Aim of the exercise: Find the line containing "obj.matrix_world = world" and copy it exactly, along with every line after it up to and including the line containing "imported = [obj". Copy nothing else.

►

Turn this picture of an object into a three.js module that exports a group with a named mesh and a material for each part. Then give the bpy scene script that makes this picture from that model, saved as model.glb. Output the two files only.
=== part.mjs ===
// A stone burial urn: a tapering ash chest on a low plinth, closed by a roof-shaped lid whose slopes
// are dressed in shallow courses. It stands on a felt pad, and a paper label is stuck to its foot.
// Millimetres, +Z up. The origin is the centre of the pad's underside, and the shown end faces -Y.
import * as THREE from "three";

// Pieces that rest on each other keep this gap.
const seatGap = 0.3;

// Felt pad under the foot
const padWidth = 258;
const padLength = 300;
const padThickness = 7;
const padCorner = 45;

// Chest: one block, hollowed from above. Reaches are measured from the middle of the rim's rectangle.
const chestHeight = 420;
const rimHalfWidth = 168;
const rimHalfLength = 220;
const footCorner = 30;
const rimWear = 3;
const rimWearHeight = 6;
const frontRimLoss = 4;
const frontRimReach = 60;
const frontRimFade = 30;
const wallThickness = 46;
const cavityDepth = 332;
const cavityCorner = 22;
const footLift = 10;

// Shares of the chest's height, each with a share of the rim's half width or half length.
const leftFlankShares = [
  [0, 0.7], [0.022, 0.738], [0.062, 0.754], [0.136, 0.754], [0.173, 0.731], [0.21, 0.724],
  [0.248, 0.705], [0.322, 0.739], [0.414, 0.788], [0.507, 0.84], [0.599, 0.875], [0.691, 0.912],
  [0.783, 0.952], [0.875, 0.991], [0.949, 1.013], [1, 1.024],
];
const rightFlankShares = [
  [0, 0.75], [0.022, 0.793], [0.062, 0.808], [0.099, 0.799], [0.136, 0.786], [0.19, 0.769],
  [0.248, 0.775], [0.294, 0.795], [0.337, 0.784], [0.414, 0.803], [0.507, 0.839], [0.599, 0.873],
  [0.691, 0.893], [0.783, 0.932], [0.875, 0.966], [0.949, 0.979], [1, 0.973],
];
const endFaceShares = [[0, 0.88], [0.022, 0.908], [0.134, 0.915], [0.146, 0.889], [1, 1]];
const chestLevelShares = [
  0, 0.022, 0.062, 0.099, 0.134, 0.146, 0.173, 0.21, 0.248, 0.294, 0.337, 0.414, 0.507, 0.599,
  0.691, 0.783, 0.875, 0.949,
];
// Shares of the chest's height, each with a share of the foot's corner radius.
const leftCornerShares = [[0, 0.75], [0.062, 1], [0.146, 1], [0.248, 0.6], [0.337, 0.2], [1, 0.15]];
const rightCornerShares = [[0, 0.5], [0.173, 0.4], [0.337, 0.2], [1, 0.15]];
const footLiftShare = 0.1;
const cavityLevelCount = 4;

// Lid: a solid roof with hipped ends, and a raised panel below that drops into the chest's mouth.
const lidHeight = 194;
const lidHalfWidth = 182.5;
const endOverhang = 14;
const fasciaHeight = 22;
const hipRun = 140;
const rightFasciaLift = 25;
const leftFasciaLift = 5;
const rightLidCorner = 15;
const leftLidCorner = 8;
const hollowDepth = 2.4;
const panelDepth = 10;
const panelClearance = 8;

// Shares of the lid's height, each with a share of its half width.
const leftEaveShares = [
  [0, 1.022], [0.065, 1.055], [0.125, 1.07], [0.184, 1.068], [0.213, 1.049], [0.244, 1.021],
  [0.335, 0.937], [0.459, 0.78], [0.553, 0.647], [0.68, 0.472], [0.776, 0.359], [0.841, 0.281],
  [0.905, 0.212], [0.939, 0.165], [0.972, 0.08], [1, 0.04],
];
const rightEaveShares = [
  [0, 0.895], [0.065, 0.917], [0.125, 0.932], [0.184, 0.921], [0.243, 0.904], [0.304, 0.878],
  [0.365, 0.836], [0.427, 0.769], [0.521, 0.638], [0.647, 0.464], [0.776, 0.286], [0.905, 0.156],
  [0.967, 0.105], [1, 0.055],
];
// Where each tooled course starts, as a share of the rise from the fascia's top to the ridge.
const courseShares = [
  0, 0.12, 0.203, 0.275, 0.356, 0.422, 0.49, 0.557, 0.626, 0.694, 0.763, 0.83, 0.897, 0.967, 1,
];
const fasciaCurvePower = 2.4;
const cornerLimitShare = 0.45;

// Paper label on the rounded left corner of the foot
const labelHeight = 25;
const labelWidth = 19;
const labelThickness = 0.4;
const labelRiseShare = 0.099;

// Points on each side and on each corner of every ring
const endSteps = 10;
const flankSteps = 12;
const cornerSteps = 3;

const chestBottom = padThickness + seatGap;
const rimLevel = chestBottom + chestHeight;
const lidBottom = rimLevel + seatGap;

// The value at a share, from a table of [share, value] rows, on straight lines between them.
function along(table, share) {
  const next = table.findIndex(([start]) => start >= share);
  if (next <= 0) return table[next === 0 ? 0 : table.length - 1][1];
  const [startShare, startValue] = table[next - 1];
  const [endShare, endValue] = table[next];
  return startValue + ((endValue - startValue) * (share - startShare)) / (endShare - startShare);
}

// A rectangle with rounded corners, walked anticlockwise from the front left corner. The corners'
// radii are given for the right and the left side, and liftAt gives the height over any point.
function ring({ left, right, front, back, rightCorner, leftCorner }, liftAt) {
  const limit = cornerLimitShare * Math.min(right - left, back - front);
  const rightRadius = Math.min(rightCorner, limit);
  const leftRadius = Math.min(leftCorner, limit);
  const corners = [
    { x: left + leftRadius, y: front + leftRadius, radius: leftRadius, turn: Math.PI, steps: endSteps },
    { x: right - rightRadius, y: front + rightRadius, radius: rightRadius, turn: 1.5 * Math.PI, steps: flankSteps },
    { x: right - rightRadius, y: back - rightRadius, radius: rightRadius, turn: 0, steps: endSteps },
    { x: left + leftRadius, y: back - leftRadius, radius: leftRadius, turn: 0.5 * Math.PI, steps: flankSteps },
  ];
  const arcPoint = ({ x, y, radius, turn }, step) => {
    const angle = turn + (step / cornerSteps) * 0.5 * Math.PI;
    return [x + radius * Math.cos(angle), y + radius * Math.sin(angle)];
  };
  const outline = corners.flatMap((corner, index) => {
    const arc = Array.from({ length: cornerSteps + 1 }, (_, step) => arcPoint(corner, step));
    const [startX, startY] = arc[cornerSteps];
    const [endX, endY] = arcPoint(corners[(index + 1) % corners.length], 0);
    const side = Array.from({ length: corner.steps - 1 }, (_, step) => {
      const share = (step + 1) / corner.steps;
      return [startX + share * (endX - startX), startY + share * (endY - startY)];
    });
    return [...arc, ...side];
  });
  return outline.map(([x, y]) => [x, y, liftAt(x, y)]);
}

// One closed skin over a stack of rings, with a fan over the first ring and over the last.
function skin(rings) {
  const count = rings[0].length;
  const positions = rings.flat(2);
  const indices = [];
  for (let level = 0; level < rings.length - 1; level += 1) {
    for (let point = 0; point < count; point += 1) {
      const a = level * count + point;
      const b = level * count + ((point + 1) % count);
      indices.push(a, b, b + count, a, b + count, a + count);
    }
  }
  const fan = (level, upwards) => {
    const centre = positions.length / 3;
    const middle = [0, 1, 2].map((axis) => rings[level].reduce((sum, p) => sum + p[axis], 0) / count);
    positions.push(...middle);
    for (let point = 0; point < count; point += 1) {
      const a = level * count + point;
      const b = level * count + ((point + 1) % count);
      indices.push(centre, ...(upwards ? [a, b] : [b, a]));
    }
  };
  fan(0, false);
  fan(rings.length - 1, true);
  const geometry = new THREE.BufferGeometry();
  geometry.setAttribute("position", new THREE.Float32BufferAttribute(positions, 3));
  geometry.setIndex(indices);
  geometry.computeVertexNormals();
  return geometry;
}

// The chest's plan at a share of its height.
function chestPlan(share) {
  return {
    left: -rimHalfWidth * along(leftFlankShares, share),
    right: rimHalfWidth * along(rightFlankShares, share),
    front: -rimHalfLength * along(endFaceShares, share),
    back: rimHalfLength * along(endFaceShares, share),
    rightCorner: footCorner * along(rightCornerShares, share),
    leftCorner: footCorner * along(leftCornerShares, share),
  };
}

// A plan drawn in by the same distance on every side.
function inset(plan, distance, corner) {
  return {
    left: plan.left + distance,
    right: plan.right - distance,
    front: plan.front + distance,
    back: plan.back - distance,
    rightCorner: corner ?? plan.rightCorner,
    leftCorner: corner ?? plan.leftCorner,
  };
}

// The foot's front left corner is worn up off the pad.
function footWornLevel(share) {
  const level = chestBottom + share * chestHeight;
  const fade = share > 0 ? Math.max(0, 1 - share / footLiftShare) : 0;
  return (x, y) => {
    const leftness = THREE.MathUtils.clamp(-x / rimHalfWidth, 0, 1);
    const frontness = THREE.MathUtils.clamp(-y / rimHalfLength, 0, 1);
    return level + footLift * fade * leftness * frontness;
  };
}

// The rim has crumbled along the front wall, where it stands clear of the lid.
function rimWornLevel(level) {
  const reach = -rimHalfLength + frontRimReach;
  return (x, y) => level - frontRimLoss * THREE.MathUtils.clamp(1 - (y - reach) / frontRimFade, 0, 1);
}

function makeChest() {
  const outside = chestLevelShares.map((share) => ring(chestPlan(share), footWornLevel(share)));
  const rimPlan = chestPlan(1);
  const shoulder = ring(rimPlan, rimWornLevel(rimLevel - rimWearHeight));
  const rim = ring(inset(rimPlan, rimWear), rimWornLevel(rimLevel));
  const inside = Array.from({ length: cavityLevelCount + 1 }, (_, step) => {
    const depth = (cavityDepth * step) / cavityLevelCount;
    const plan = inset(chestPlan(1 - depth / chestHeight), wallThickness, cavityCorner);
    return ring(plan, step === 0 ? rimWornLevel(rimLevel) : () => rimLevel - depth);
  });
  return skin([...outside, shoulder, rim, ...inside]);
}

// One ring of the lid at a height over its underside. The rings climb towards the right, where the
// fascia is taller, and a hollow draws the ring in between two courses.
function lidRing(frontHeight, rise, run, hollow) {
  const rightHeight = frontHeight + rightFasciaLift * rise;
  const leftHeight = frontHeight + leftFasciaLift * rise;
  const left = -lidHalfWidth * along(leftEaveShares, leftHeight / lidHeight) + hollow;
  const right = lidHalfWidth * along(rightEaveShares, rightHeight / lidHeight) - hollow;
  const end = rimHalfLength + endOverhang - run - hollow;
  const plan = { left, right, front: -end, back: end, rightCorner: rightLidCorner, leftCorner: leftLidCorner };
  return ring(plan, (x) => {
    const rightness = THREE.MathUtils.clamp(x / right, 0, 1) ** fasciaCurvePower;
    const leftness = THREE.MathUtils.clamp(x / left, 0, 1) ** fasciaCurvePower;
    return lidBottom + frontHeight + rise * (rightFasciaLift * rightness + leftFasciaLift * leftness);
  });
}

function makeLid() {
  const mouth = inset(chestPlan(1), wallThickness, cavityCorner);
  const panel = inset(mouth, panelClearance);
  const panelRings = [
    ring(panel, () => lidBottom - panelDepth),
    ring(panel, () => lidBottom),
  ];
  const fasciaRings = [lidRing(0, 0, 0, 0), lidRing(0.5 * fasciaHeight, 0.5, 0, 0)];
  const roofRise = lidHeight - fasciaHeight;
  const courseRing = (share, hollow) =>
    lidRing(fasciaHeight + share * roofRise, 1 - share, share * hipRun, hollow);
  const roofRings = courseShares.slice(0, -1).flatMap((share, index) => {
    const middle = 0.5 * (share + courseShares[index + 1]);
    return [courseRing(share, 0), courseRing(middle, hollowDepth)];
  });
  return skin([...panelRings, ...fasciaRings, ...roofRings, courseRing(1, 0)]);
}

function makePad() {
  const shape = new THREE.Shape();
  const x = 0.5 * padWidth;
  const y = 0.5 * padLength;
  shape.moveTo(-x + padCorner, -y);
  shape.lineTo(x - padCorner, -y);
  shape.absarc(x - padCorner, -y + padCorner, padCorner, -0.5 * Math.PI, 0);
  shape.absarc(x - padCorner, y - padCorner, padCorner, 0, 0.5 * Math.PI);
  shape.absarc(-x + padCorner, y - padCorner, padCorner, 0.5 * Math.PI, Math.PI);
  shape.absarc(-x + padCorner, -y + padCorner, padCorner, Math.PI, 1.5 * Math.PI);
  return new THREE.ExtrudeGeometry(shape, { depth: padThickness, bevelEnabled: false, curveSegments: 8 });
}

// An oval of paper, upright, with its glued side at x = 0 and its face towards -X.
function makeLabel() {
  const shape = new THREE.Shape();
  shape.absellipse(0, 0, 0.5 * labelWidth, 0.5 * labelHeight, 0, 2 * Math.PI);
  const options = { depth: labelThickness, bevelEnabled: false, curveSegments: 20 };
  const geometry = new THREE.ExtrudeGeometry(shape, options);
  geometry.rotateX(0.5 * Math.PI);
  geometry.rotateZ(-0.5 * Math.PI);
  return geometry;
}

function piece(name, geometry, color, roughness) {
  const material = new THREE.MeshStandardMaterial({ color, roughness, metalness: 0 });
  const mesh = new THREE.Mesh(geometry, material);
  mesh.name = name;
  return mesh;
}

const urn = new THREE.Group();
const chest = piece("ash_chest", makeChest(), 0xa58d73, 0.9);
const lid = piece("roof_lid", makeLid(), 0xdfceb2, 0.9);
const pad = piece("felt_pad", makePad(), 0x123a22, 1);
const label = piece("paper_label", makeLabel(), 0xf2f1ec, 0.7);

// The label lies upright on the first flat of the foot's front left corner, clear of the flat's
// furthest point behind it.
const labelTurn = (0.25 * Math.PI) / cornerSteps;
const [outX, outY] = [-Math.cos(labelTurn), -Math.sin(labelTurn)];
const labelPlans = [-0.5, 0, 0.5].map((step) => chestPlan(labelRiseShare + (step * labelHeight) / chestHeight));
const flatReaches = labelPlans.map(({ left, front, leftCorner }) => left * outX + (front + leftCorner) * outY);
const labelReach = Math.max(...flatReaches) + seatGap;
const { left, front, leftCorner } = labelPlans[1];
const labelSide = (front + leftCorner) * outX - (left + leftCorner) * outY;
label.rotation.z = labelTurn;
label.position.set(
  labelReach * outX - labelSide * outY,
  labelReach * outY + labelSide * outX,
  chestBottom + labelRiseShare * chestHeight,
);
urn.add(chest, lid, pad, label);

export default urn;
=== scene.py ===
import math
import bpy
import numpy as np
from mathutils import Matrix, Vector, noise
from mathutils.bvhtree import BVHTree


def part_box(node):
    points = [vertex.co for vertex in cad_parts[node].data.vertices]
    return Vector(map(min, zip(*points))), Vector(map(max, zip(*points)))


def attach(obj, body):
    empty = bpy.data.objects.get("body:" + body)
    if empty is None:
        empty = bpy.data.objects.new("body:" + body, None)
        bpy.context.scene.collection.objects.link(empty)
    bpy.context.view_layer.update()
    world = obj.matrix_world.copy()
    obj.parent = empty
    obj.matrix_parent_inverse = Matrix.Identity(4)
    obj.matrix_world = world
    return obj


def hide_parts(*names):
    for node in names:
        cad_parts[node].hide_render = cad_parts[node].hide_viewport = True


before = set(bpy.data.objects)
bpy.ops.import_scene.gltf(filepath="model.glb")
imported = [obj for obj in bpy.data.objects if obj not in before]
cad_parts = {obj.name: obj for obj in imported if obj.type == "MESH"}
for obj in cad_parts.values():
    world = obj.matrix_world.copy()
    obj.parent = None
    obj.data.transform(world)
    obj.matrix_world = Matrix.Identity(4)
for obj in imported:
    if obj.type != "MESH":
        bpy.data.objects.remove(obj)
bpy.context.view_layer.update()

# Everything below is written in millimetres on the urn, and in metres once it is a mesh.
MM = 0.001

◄

Response:
    obj.matrix_world = world
    return obj


def hide_parts(*names):
    for node in names:
        cad_parts[node].hide_render = cad_parts[node].hide_viewport = True


before = set(bpy.data.objects)
bpy.ops.import_scene.gltf(filepath="model.glb")
imported = [obj for obj in bpy.data.objects if obj not in before]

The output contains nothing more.